“Why don’t you get a tonic?”
“Well, I have been thinking of it, but Dr. Wallace gives such dreadful strong medicines, and Lucy is so delicate, that I have hesitated. I don’t know but I ought to take her to Alford to Dr. Gilbert, but she doesn’t want to go. She says it is too expensive, and she says there’s nothing the matter with her; but she has these terrible headaches almost every other day, and she doesn’t eat enough to keep a sparrow alive, and I can’t help being worried about her.”
“It doesn’t seem right,” agreed Mrs. Whitman. “Last time I was here I thought she didn’t look real well. She’s got color, a real pretty color, but it isn’t the right kind.”
“That’s just it,” said Mrs. Ayres, wrinkling her forehead. “The color’s pretty, but you can see too plain where the red leaves off and where the white begins.”

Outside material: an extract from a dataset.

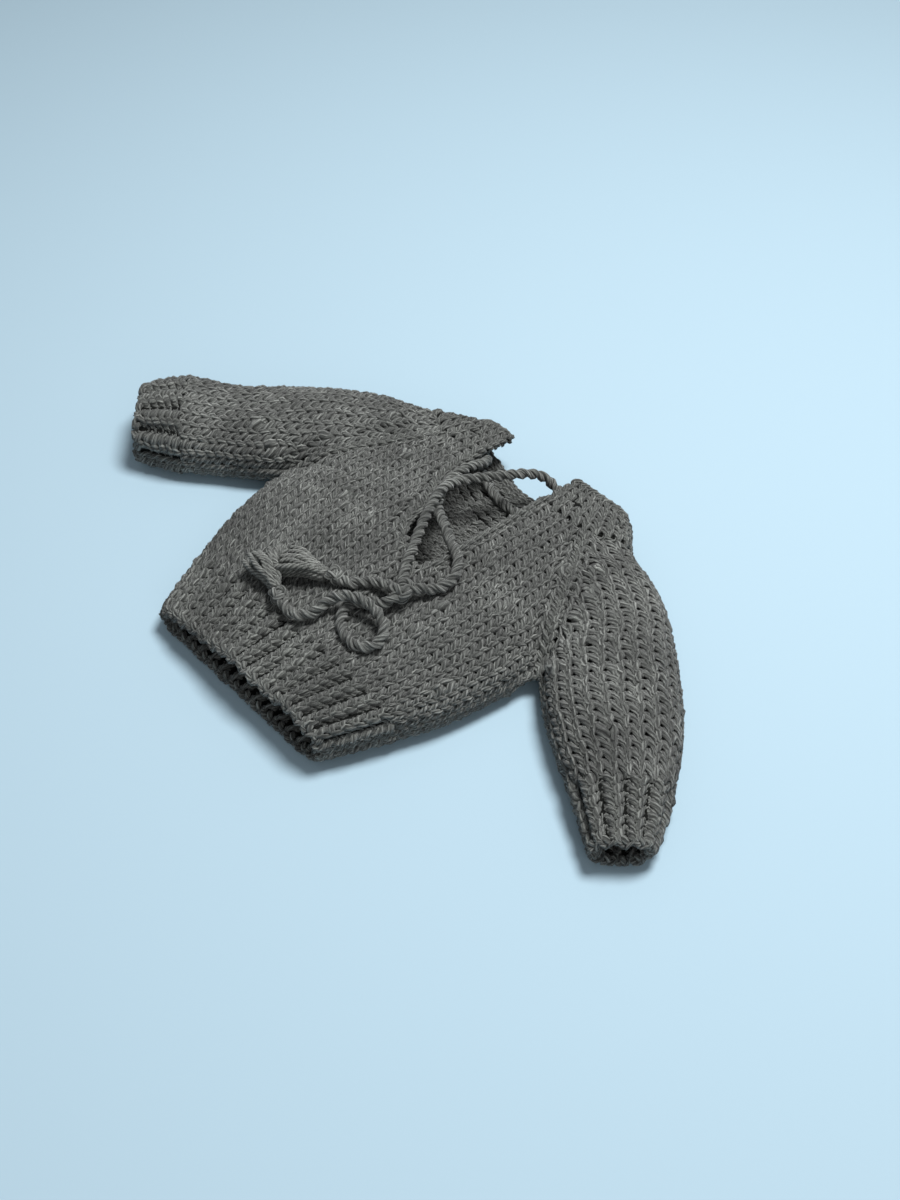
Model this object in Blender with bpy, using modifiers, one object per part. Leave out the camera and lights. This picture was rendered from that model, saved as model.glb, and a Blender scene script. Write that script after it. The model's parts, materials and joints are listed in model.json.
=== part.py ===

“Speaking about color,” said Mrs. Whitman, “I am going to ask you something.”
“What?”
“Do you really think Miss Farrel’s color is natural?”
“I don’t know. It looks so.”
“I know it does, but I had it real straight that she keeps some pink stuff that she uses in a box as bold as can be, right in sight on her wash-stand.”
“I don’t know anything about it,” said Mrs. Ayres, in her weary, gentle fashion. “I have heard, of course, that some women do use such things, but none of my folks ever did, and I never knew anybody else who did.”
Then Sylvia opened upon the subject which had brought her there. She had reached it by a process as natural as nature itself.
“I know one thing,” said she: “I have no opinion of that woman. I can’t have. When I hear a woman saying such things as I have heard of her saying about a girl, when I know it isn’t true, I make up my mind those things are true about the woman herself, and she’s talking about herself, because she’s got to let it out, and she makes believe it’s somebody else.”
Mrs. Ayres’s face took on a strange expression. Her sweet eyes hardened and narrowed. “What do you mean?” she asked, sharply.
“I guess I had better not tell you what I mean. Miss Farrel gives herself clean away just by her looks. No living woman was ever made so there wasn’t a flaw in her face but that there was a flaw in her soul. We’re none of us perfect. If there ain’t a flaw outside, there’s a flaw inside; you mark my words.”
“What was it she said?” asked Mrs. Ayres.
“I don’t mean to make trouble. I never did, and I ain’t going to begin now,” said Sylvia. Her face took on a sweet, hypocritical expression.
“What did she say?”
Sylvia fidgeted. She was in reality afraid to speak, and yet her very soul itched to do so. She answered, evasively. “When a woman talks about a girl running after a man, I think myself she lives in a glass house and can’t afford to throw stones,” said she. She nodded her head unpleasantly.